__TO DO__
Extract all of the data and reproduce it precisely.

__GIVEN DATA__
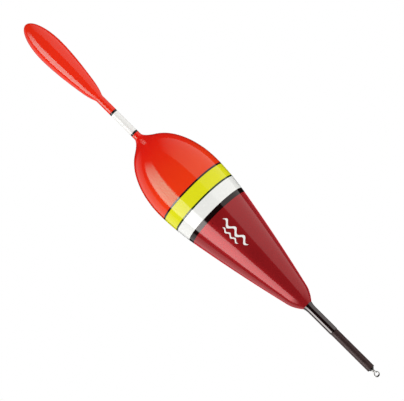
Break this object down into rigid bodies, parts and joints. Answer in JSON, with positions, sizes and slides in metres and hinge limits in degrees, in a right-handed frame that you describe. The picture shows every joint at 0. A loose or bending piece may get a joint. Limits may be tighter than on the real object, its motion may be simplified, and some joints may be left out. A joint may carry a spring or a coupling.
{
  "type": "bobber float",
  "caption": "Pear-shaped predator fishing float with colour bands, a plug-in bulb antenna, a rod stem with a soft line sleeve, and a wire line eye.",
  "frame": {"origin": "centre of the line eye at the lower end of the stem", "axes": "+Z along the float's axis from the line eye to the bulb of the antenna; the hole of the eye runs along Y"},
  "size_m": [0.0286, 0.0286, 0.1797],
  "materials": {
    "stainless_wire": "bright",
    "black_epoxy": "gloss",
    "carbon_rod": "satin",
    "soft_sleeve": "matte",
    "black_lacquer": "high gloss",
    "balsa": "raw",
    "burgundy_lacquer": "high gloss candy lacquer",
    "white_lacquer": "high gloss",
    "dark_line_lacquer": "high gloss",
    "yellow_lacquer": "high gloss fluorescent",
    "orange_lacquer": "high gloss fluorescent",
    "socket_plastic": "satin",
    "black_ring_plastic": "gloss",
    "glass_fibre": "satin",
    "white_tube_plastic": "satin",
    "bulb_plastic": "high gloss fluorescent"
  },
  "bodies": {
    "float_body": {"line_eye": "stainless_wire", "epoxy_bead": "black_epoxy", "stem_rod": "carbon_rod", "stem_collar": "black_lacquer", "balsa_core": "balsa", "burgundy_coat": "burgundy_lacquer", "black_band": "black_lacquer", "white_band": "white_lacquer", "lower_dark_line": "dark_line_lacquer", "yellow_band": "yellow_lacquer", "upper_dark_line": "dark_line_lacquer", "orange_coat": "orange_lacquer", "antenna_socket": "socket_plastic"},
    "sleeve": {"line_sleeve": "soft_sleeve"},
    "antenna": {"neck_ring": "black_ring_plastic", "antenna_rod": "glass_fibre", "antenna_tube": "white_tube_plastic", "bulb_ring": "black_ring_plastic", "antenna_bulb": "bulb_plastic"}
  },
  "joints": [
    {"name": "sleeve_slide", "type": "slide", "parent": "float_body", "child": "sleeve", "axis": [0, 0, -1], "range_m": [0, 0.0235]},
    {"name": "antenna_pull", "type": "slide", "parent": "float_body", "child": "antenna", "axis": [0, 0, 1], "range_m": [0, 0.0145]}
  ]
}
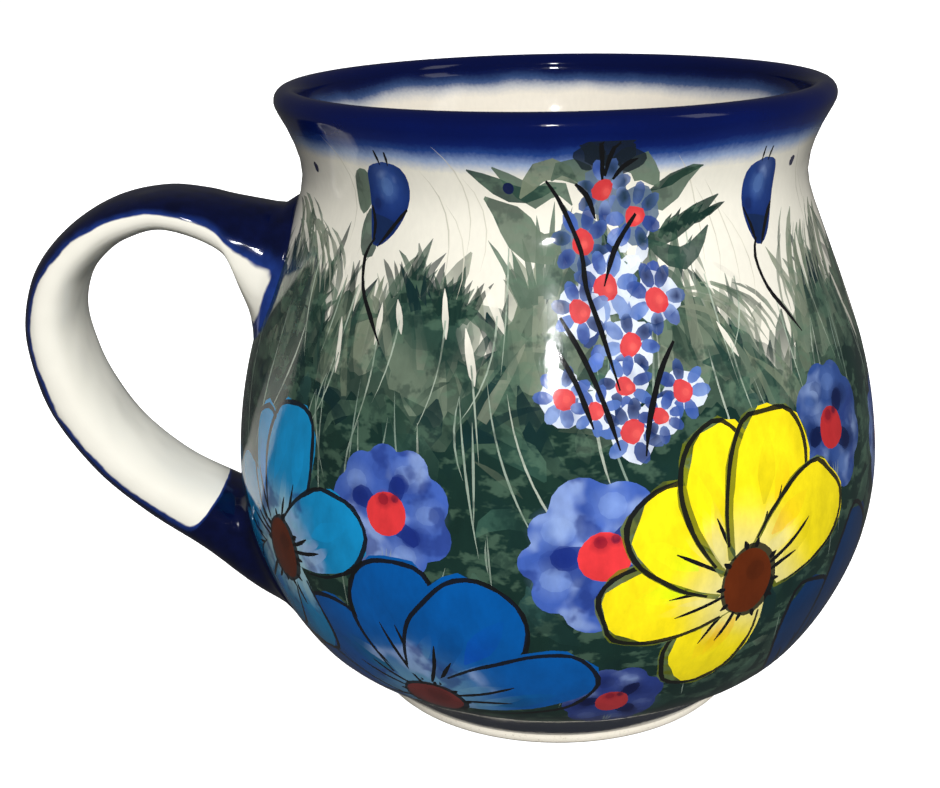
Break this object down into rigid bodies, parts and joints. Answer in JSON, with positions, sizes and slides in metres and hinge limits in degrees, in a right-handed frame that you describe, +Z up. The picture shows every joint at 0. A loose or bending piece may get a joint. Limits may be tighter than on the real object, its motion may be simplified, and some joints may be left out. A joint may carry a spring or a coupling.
{
  "type": "mug",
  "caption": "Round-bellied stoneware drinking mug with a flared lip, a foot ring and a looped strap handle, glazed and hand-painted with flowers.",
  "frame": {"origin": "on the table plane, under the middle of the mug's bounding box; the pot's own axis stands 16.65 mm along +X from it", "axes": "+Z up out of the mouth; +X along the mug's length, with the handle at the -X end; +Y completes the right-handed frame"},
  "size_m": [0.1381, 0.1048, 0.1],
  "materials": {
    "painted_glaze": "polished",
    "handle_glaze": "polished",
    "cobalt_glaze": "polished",
    "bare_clay": "matte"
  },
  "bodies": {
    "root": {"body": "painted_glaze", "foot_ring": "bare_clay", "handle": "handle_glaze", "upper_handle_joint": "cobalt_glaze", "lower_handle_joint": "cobalt_glaze"}
  },
  "joints": []
}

__OUTPUT OF THE EXERCISE__
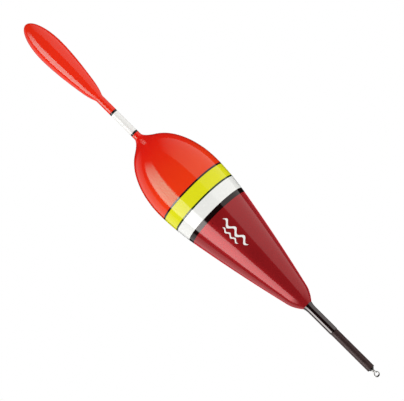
Break this object down into rigid bodies, parts and joints. Answer in JSON, with positions, sizes and slides in metres and hinge limits in degrees, in a right-handed frame that you describe. The picture shows every joint at 0. A loose or bending piece may get a joint. Limits may be tighter than on the real object, its motion may be simplified, and some joints may be left out. A joint may carry a spring or a coupling.
{
  "type": "bobber float",
  "caption": "Pear-shaped predator fishing float with colour bands, a plug-in bulb antenna, a rod stem with a soft line sleeve, and a wire line eye.",
  "frame": {"origin": "centre of the line eye at the lower end of the stem", "axes": "+Z along the float's axis from the line eye to the bulb of the antenna; the hole of the eye runs along Y"},
  "size_m": [0.0286, 0.0286, 0.1797],
  "materials": {
    "stainless_wire": "bright",
    "black_epoxy": "gloss",
    "carbon_rod": "satin",
    "soft_sleeve": "matte",
    "black_lacquer": "high gloss",
    "balsa": "raw",
    "burgundy_lacquer": "high gloss candy lacquer",
    "white_lacquer": "high gloss",
    "dark_line_lacquer": "high gloss",
    "yellow_lacquer": "high gloss fluorescent",
    "orange_lacquer": "high gloss fluorescent",
    "socket_plastic": "satin",
    "black_ring_plastic": "gloss",
    "glass_fibre": "satin",
    "white_tube_plastic": "satin",
    "bulb_plastic": "high gloss fluorescent"
  },
  "bodies": {
    "float_body": {"line_eye": "stainless_wire", "epoxy_bead": "black_epoxy", "stem_rod": "carbon_rod", "stem_collar": "black_lacquer", "balsa_core": "balsa", "burgundy_coat": "burgundy_lacquer", "black_band": "black_lacquer", "white_band": "white_lacquer", "lower_dark_line": "dark_line_lacquer", "yellow_band": "yellow_lacquer", "upper_dark_line": "dark_line_lacquer", "orange_coat": "orange_lacquer", "antenna_socket": "socket_plastic"},
    "sleeve": {"line_sleeve": "soft_sleeve"},
    "antenna": {"neck_ring": "black_ring_plastic", "antenna_rod": "glass_fibre", "antenna_tube": "white_tube_plastic", "bulb_ring": "black_ring_plastic", "antenna_bulb": "bulb_plastic"}
  },
  "joints": [
    {"name": "sleeve_slide", "type": "slide", "parent": "float_body", "child": "sleeve", "axis": [0, 0, -1], "range_m": [0, 0.0235]},
    {"name": "antenna_pull", "type": "slide", "parent": "float_body", "child": "antenna", "axis": [0, 0, 1], "range_m": [0, 0.0145]}
  ]
}
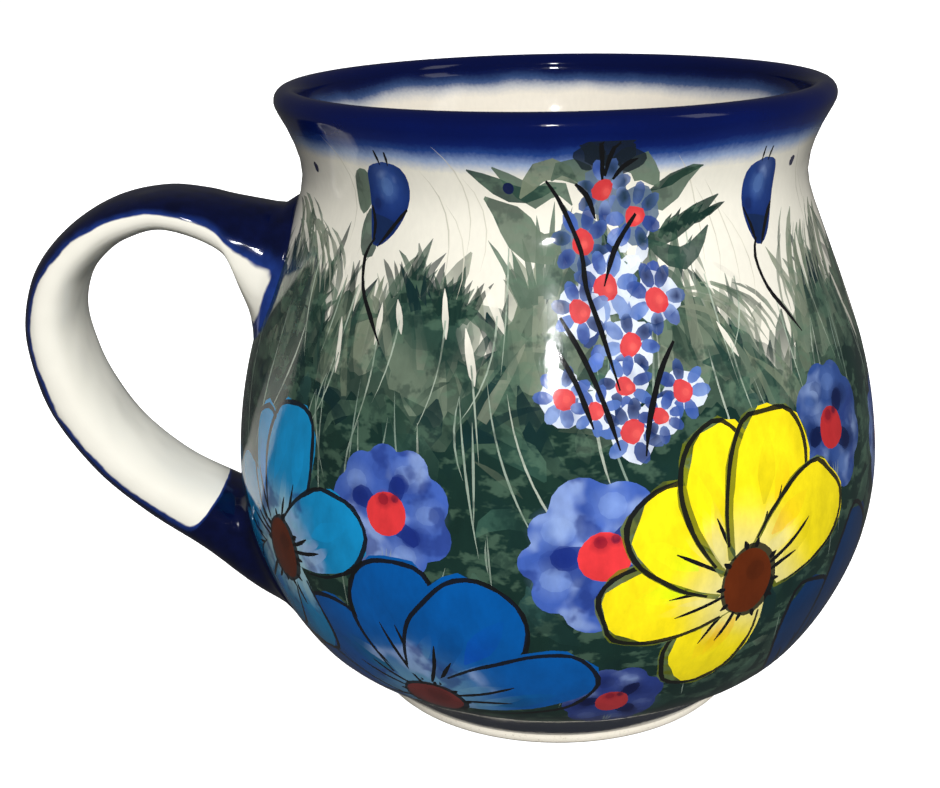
Break this object down into rigid bodies, parts and joints. Answer in JSON, with positions, sizes and slides in metres and hinge limits in degrees, in a right-handed frame that you describe, +Z up. The picture shows every joint at 0. A loose or bending piece may get a joint. Limits may be tighter than on the real object, its motion may be simplified, and some joints may be left out. A joint may carry a spring or a coupling.
{
  "type": "mug",
  "caption": "Round-bellied stoneware drinking mug with a flared lip, a foot ring and a looped strap handle, glazed and hand-painted with flowers.",
  "frame": {"origin": "on the table plane, under the middle of the mug's bounding box; the pot's own axis stands 16.65 mm along +X from it", "axes": "+Z up out of the mouth; +X along the mug's length, with the handle at the -X end; +Y completes the right-handed frame"},
  "size_m": [0.1381, 0.1048, 0.1],
  "materials": {
    "painted_glaze": "polished",
    "handle_glaze": "polished",
    "cobalt_glaze": "polished",
    "bare_clay": "matte"
  },
  "bodies": {
    "root": {"body": "painted_glaze", "foot_ring": "bare_clay", "handle": "handle_glaze", "upper_handle_joint": "cobalt_glaze", "lower_handle_joint": "cobalt_glaze"}
  },
  "joints": []
}